[Supplied data]

------------------------------

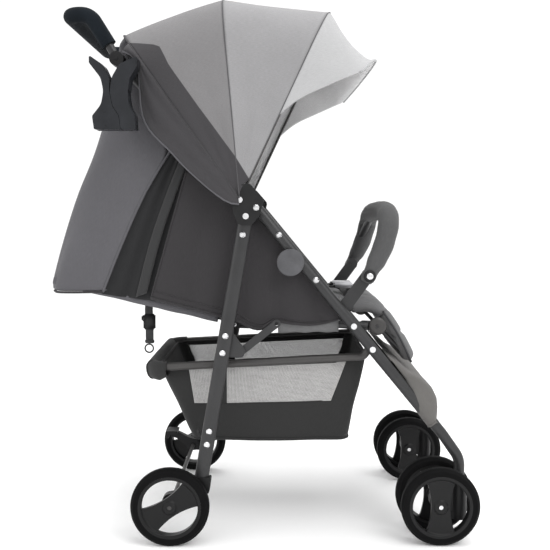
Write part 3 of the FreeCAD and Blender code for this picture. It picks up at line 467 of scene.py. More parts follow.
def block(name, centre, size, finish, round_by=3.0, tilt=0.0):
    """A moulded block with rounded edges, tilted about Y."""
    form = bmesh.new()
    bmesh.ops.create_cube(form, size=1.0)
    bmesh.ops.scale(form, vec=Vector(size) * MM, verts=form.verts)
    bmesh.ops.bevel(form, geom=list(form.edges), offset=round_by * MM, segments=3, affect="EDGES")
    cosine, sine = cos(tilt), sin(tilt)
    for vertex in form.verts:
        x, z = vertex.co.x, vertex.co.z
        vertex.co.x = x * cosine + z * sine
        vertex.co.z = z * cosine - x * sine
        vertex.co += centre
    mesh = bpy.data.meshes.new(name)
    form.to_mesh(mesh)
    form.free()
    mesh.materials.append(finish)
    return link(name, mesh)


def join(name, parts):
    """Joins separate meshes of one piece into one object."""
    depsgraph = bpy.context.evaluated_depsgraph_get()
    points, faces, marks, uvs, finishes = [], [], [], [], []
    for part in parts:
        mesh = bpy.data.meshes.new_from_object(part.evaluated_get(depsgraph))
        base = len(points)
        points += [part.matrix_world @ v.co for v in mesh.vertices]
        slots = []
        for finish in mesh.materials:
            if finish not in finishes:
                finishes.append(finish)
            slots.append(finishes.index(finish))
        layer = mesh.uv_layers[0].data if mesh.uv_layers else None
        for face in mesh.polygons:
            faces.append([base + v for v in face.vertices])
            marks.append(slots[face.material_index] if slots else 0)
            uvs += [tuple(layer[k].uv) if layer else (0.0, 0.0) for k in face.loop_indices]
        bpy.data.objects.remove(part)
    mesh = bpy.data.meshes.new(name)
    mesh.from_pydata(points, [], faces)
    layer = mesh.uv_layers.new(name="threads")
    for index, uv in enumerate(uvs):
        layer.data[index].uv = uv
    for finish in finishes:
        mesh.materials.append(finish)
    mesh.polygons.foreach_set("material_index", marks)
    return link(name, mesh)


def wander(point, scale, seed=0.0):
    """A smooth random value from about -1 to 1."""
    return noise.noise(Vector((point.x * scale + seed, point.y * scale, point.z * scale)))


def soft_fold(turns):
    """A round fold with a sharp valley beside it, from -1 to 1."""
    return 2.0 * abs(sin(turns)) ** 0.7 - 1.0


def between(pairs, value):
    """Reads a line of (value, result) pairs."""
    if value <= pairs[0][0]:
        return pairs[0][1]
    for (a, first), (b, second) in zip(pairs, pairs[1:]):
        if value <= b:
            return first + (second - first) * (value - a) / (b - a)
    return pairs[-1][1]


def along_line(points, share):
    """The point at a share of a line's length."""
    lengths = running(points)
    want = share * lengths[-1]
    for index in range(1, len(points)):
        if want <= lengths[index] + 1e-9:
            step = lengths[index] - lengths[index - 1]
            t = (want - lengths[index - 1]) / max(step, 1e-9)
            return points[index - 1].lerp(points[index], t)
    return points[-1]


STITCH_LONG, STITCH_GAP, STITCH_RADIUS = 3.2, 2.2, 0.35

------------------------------

[Exercise objective]
Every line of the data above should be reproduced word for word.

[Correct response]
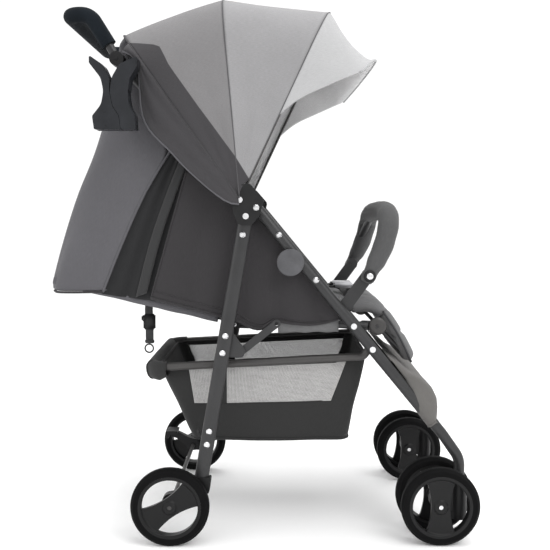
Write part 3 of the FreeCAD and Blender code for this picture. It picks up at line 467 of scene.py. More parts follow.
def block(name, centre, size, finish, round_by=3.0, tilt=0.0):
    """A moulded block with rounded edges, tilted about Y."""
    form = bmesh.new()
    bmesh.ops.create_cube(form, size=1.0)
    bmesh.ops.scale(form, vec=Vector(size) * MM, verts=form.verts)
    bmesh.ops.bevel(form, geom=list(form.edges), offset=round_by * MM, segments=3, affect="EDGES")
    cosine, sine = cos(tilt), sin(tilt)
    for vertex in form.verts:
        x, z = vertex.co.x, vertex.co.z
        vertex.co.x = x * cosine + z * sine
        vertex.co.z = z * cosine - x * sine
        vertex.co += centre
    mesh = bpy.data.meshes.new(name)
    form.to_mesh(mesh)
    form.free()
    mesh.materials.append(finish)
    return link(name, mesh)


def join(name, parts):
    """Joins separate meshes of one piece into one object."""
    depsgraph = bpy.context.evaluated_depsgraph_get()
    points, faces, marks, uvs, finishes = [], [], [], [], []
    for part in parts:
        mesh = bpy.data.meshes.new_from_object(part.evaluated_get(depsgraph))
        base = len(points)
        points += [part.matrix_world @ v.co for v in mesh.vertices]
        slots = []
        for finish in mesh.materials:
            if finish not in finishes:
                finishes.append(finish)
            slots.append(finishes.index(finish))
        layer = mesh.uv_layers[0].data if mesh.uv_layers else None
        for face in mesh.polygons:
            faces.append([base + v for v in face.vertices])
            marks.append(slots[face.material_index] if slots else 0)
            uvs += [tuple(layer[k].uv) if layer else (0.0, 0.0) for k in face.loop_indices]
        bpy.data.objects.remove(part)
    mesh = bpy.data.meshes.new(name)
    mesh.from_pydata(points, [], faces)
    layer = mesh.uv_layers.new(name="threads")
    for index, uv in enumerate(uvs):
        layer.data[index].uv = uv
    for finish in finishes:
        mesh.materials.append(finish)
    mesh.polygons.foreach_set("material_index", marks)
    return link(name, mesh)


def wander(point, scale, seed=0.0):
    """A smooth random value from about -1 to 1."""
    return noise.noise(Vector((point.x * scale + seed, point.y * scale, point.z * scale)))


def soft_fold(turns):
    """A round fold with a sharp valley beside it, from -1 to 1."""
    return 2.0 * abs(sin(turns)) ** 0.7 - 1.0


def between(pairs, value):
    """Reads a line of (value, result) pairs."""
    if value <= pairs[0][0]:
        return pairs[0][1]
    for (a, first), (b, second) in zip(pairs, pairs[1:]):
        if value <= b:
            return first + (second - first) * (value - a) / (b - a)
    return pairs[-1][1]


def along_line(points, share):
    """The point at a share of a line's length."""
    lengths = running(points)
    want = share * lengths[-1]
    for index in range(1, len(points)):
        if want <= lengths[index] + 1e-9:
            step = lengths[index] - lengths[index - 1]
            t = (want - lengths[index - 1]) / max(step, 1e-9)
            return points[index - 1].lerp(points[index], t)
    return points[-1]


STITCH_LONG, STITCH_GAP, STITCH_RADIUS = 3.2, 2.2, 0.35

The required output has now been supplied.